Выходит, упираемся мы в ту «двойственность», которую сам Чуковский любил подмечать у своих героев? Можно сказать и так. Но помня, что, как Чуковский видел некоторое, пусть чаемое, единство в «двух душах Максима Горького» или двух ипостасях Ахматовой, так и его биограф постоянно сигнализирует нам о верности разноликого Корнея Ивановича самому себе.

Всякого биографа подстерегают два соблазна: с одной стороны – сусальная идеализация персонажа, который в таком случае освобождается как от «неприятных» свойств характера, так и от реального драматизма судьбы, с другой же экстаз «разоблачительства», иногда – «морализирующего», иногда – пошло злорадного («мал, как мы, мерзок, как мы»), а иногда – восхищенного – мол, только негодяй может быть большим художником. Вторая тенденция Лукьяновой бесспорно чужда – она прямо говорит, что, подобно своему герою, предпочитает искать в человеке доброе начало. С первой – сложнее; решительно отменяя уютную сказочку о «всенародном добром дедушке», вовсе не засахаривая характер Чуковского и не скрывая печальных (достойных сожаления) эпизодов его биографии, автор в то же время настаивает: даже когда Чуковский ошибался, поддавался, оступался, он все равно – по большому счету – был прав. Оно бы и славно (тем более что совсем не хочется занимать «прокурорскую» позицию в отношении большого человека, которому выпало жить в страшное время), если б не вставал вопрос: а что же другие? те, с кем Чуковский спорил и ссорился? кто его, мягко говоря, недолюбливал? или просто – обретаясь в той же проклятой эпохе, обладая не меньшим, а то и большим даром – строил свою единственную жизнь существенно иначе?

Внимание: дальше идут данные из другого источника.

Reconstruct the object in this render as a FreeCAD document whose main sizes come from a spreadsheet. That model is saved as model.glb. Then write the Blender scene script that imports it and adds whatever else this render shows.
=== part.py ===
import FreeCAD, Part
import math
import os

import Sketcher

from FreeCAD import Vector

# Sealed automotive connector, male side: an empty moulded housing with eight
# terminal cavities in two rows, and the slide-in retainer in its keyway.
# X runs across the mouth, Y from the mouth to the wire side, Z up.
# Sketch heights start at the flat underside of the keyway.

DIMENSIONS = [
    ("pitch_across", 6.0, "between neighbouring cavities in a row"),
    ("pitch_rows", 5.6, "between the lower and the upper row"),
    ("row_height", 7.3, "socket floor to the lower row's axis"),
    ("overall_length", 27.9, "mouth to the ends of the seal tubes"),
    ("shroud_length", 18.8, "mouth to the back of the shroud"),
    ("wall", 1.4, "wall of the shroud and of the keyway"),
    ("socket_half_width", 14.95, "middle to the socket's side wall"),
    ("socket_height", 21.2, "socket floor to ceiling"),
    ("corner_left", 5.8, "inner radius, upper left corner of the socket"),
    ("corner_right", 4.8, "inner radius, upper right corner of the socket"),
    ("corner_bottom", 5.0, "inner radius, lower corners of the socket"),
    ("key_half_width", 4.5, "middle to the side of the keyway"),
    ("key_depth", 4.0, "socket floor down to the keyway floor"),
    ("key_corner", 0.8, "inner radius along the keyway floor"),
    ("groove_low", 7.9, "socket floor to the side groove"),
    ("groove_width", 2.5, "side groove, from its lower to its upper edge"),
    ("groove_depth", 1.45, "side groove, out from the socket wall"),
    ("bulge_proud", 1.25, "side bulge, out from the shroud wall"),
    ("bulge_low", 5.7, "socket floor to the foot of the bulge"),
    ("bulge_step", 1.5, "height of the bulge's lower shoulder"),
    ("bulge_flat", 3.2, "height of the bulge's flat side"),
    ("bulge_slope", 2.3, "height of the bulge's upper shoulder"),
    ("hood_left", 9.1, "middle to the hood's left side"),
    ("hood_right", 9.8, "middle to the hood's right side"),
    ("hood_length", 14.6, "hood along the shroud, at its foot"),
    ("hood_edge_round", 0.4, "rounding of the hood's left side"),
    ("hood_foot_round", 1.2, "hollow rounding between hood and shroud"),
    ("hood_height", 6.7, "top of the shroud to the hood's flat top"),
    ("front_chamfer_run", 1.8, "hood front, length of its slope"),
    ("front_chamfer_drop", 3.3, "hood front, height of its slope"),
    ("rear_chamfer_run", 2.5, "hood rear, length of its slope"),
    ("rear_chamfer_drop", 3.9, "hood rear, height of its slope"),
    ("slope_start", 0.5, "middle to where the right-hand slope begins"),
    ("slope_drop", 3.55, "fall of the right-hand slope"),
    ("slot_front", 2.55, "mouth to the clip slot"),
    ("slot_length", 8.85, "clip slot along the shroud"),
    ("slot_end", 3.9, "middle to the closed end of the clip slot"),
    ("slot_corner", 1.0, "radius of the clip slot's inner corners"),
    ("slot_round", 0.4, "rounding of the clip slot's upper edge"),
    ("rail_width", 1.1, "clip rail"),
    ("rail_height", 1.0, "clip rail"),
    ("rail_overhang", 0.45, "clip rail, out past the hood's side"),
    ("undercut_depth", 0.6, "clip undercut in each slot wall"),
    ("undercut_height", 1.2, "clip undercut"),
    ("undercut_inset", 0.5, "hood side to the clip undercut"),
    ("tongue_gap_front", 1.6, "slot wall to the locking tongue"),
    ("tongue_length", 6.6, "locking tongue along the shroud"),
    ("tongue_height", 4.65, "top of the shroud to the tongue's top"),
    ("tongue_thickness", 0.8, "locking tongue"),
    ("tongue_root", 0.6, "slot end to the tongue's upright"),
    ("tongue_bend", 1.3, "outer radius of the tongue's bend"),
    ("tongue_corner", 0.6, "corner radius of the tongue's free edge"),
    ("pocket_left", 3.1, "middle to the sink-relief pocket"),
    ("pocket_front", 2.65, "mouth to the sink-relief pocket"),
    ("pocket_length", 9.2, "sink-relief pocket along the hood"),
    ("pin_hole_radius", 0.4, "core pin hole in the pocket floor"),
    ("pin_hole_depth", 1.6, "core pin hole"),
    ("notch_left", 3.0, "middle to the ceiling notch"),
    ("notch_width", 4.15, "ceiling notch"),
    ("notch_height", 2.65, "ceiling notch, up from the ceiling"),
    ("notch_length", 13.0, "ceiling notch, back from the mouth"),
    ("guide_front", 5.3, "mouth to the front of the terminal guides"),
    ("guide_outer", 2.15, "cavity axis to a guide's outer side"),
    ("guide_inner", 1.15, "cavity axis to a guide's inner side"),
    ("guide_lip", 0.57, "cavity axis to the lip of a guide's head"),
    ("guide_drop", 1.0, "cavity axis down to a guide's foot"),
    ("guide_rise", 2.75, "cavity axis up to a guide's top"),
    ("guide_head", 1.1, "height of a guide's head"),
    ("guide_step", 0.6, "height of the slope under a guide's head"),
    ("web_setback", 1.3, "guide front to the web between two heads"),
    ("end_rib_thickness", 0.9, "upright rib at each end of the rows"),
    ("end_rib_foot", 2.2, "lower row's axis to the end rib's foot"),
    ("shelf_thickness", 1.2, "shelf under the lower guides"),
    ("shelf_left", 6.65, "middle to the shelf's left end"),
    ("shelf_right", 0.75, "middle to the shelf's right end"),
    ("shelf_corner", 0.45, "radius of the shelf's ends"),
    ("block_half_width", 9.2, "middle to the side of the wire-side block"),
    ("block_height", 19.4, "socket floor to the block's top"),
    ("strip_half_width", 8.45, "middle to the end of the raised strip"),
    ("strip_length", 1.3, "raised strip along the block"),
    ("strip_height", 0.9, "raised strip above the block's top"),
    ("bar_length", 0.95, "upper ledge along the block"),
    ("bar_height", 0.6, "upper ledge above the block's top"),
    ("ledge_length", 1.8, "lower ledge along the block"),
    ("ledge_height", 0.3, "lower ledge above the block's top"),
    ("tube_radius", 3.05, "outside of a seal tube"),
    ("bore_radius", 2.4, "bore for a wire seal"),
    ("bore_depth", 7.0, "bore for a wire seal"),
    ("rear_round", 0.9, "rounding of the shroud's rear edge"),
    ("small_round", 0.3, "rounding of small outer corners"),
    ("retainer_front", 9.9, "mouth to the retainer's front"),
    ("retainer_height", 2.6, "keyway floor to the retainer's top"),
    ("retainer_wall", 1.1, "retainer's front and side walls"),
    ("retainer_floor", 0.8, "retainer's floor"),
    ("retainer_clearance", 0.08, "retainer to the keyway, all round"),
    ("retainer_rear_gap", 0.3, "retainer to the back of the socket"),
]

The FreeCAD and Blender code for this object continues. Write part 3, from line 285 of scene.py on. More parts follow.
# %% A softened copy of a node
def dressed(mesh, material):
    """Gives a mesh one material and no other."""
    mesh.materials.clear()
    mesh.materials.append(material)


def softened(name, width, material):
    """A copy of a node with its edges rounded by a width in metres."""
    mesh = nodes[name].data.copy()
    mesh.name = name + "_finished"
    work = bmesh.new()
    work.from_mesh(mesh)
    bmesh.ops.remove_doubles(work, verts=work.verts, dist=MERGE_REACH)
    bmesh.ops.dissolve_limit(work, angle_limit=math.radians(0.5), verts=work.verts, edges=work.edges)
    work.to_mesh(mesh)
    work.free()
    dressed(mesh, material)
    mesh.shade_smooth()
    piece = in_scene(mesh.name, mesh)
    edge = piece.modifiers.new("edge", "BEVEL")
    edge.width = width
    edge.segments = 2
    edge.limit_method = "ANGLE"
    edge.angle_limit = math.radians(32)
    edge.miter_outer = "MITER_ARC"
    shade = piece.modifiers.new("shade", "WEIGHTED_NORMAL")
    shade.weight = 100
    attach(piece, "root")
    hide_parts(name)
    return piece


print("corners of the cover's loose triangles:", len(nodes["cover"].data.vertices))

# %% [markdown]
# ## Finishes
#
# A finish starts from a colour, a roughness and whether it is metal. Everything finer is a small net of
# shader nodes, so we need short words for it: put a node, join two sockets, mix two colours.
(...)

Не ответишь. Разве что так: пусть про других и пишут другие . Лукьянова выбрала своего героя. Не только как объект жизнеописания, но и как литературный и этический ориентир. Ответственность этого – весьма рискованного и неизбежно провоцирующего возражения – выбора и настойчиво педалируемая ему верность придают книге немалый дополнительный смысл; в основательной и умной биографической работе отчетливо проступают черты темпераментного литературного манифеста. Всякий ли биограф должен (хочет, может) говорить о «литературном сегодня» и «литературном всегда»? Всякий ли писатель позволит успешно осуществить такой смелый жанровый эксперимент? Не думаю. Лукьянова захотела и смогла. Чуковский не только позволил, но и помог.

...

5 марта

P. S. О том, что хорошие (и даже очень хорошие) книги нуждаются в тщательной редактуре, я все-таки когда-нибудь напишу. Уж больно много материала в последние годы жизнь поставляет.

Неоспоримо

Лауреатами премии Александра Солженицына стали Сергей Бочаров и Андрей Зализняк

Премия Александра Солженицына в этом году присуждается в десятый раз, а потому жюри, желая подчеркнуть значимость круглой даты, решило вручить сразу две награды. Подчеркну: не разделить премию (как случалось в 2001–2004 гг.), но полновесно почтить двух филологов Божьей милостью – литературоведа Сергея Бочарова и лингвиста, академика РАН Андрея Зализняка, чьи имена давно и прочно ассоциируются с рыцарским служением русскому языку и словесности, с духовной и интеллектуальной высотой отечественной филологической науки, с неразрывным единством точного знания и глубокой человечной мысли.